In Crysis, a first person shooter originally released in 2007, you assume the role of Nomad, a special forces soldier equipped with a tactical nano-suit providing you with enhanced strength, speed, armour and stealth capabilities.

Literally dropping you straight into the action, the game opens with the occupation of a tropical island by a North Korean force, but as you quickly discover, there is a greater threat lurking on the island, something extremely hostile and alien in nature. The first half of the game is excellent, as you slowly advance further into the island, rescuing hostages and engaging the NKA.

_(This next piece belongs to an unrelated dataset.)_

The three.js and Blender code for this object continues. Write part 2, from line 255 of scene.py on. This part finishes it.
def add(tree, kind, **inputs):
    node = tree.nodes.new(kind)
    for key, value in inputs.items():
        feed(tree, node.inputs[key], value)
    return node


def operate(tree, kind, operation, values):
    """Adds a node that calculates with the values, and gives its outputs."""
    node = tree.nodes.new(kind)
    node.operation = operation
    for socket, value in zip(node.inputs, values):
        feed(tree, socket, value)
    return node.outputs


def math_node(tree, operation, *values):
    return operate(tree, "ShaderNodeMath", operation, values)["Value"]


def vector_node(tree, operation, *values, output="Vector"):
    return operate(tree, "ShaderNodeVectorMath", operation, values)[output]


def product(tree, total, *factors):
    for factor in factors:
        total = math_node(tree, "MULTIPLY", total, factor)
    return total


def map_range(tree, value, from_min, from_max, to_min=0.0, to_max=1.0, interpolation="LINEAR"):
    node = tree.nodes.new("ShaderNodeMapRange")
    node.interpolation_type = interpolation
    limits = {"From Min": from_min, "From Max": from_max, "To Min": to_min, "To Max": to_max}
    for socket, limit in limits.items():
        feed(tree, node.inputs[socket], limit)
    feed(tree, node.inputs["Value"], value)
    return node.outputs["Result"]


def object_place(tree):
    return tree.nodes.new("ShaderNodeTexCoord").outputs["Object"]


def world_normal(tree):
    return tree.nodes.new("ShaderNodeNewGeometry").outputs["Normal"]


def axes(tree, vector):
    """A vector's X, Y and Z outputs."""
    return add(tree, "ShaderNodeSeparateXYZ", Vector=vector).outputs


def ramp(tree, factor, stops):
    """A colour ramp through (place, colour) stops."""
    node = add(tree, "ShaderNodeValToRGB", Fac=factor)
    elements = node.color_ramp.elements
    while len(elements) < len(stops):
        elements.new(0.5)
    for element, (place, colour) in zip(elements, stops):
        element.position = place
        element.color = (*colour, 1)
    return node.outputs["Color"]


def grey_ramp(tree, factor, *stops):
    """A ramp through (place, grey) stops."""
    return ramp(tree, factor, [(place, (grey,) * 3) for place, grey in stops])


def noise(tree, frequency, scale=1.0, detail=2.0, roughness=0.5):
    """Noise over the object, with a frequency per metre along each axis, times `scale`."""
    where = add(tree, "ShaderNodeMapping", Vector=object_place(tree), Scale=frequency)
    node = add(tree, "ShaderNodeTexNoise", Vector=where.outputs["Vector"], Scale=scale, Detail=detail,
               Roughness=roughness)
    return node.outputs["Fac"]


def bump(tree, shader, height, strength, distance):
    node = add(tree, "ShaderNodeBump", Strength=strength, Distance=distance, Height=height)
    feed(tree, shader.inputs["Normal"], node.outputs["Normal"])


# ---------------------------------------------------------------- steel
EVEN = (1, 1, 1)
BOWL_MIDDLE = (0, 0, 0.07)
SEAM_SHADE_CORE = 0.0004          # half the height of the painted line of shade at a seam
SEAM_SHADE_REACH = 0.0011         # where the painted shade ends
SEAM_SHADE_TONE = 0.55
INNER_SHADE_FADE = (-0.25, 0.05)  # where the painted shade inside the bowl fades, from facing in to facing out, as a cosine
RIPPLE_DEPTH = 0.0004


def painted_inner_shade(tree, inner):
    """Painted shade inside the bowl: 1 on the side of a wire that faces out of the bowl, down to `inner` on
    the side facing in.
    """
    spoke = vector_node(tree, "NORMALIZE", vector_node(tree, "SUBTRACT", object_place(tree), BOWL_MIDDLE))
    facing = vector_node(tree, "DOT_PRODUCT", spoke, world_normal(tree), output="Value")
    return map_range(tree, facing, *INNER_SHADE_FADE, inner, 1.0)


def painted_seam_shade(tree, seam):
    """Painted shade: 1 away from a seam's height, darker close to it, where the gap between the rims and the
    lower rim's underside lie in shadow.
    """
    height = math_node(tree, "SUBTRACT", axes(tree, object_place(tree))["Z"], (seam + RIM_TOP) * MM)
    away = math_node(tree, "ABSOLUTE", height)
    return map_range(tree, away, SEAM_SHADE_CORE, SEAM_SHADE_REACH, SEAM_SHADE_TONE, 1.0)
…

The game looks fantastic and the combat is fluid and satisfying thanks to a decent range of weapons (with some nice on the fly customisation options) and the combination of nano-suit functions. The action builds at a fine pace, with battles becoming epic in scale and your individual actions becoming part of a larger objective. Thanks to the large, open maps and your suit capabilities, there’s a lot of ways you can approach mission objectives. Replaying certain sections always feels different depending on how you approach it and how the excellent enemy AI reacts.

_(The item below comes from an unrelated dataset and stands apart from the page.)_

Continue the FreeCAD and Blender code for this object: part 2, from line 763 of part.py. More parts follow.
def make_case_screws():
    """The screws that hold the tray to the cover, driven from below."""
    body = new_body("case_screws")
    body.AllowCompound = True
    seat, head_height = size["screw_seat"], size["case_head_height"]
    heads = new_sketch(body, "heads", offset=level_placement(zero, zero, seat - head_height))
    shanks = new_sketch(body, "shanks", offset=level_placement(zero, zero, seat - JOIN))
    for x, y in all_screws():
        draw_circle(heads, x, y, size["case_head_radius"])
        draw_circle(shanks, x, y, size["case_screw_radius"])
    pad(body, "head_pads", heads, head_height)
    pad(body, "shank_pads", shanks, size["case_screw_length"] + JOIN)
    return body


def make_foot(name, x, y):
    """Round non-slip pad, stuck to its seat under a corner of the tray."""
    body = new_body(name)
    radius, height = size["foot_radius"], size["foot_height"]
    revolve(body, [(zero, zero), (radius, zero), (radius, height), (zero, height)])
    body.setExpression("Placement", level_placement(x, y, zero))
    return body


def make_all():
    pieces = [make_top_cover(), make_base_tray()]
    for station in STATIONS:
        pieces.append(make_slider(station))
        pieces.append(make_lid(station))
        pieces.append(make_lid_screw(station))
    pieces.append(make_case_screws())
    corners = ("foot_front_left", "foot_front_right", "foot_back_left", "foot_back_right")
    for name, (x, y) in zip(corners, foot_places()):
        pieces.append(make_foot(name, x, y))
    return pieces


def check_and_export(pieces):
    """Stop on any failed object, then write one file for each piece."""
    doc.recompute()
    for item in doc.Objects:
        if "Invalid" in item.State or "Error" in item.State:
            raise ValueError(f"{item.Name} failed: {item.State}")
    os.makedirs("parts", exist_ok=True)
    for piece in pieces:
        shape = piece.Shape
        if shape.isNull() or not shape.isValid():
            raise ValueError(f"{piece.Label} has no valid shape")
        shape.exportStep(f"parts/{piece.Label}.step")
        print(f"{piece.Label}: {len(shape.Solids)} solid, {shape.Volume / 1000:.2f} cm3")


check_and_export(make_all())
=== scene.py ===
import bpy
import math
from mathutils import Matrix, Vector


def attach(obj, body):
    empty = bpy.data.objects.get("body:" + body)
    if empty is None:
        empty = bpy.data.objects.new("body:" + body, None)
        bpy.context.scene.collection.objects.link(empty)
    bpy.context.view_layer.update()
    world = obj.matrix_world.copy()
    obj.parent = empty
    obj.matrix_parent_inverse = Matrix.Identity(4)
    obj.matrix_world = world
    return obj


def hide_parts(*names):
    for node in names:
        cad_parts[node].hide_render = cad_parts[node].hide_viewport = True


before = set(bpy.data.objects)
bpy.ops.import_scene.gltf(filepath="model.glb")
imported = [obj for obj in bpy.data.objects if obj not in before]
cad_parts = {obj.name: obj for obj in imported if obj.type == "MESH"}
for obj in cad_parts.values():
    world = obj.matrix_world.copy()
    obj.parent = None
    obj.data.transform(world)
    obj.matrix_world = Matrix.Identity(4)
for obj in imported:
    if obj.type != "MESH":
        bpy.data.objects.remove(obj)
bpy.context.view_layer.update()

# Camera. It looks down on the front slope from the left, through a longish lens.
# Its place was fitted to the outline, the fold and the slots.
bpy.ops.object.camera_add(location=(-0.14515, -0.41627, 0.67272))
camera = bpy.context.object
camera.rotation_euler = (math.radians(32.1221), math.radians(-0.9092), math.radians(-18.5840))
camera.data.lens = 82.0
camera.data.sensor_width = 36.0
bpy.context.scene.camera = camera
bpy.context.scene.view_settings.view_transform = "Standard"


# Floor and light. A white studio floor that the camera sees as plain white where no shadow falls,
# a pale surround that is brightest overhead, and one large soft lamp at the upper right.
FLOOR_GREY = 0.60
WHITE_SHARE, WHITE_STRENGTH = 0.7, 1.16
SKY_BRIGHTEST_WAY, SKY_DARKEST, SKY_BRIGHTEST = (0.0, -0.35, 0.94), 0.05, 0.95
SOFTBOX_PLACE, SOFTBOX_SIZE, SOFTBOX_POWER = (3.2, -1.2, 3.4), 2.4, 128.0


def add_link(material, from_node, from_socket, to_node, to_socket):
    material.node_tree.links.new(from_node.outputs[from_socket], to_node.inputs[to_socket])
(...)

But then you reach a point just over half way through the game where the alien force becomes the primary threat, and that’s where things start to get a little, well, bland. The game suddenly becomes a very linear, very forgettable shooter. The alien opponents are nowhere near as interesting to fight as the human AI, and battles with them quickly devolve into dull, circle-strafe fests.


Exploration, strategy, planning and precise execution are thrown out of the window in favour of uninspired static turret sections and a few vehicle shooting galleries.The levels turn into a series of large scale set pieces which, while enjoyable to watch and to a certain extent play, just aren’t very interesting compared to what came before, as you suddenly feel rather pointless in terms of your contribution to the action and your nano-suit practically becomes redundant.

It’s undeniably exciting at certain moments, but you become strangely disconnected from the action and it feels completely at odds with the approach to combat during the first half of the game. So yeah, first half: excellent. Second half: Uh, not so much. So would I recommend it? I think so. Even though the latter half is disappointing, it’s still enjoyable to play through once. If I was going to replay it though, I’d probably just stick to the first half.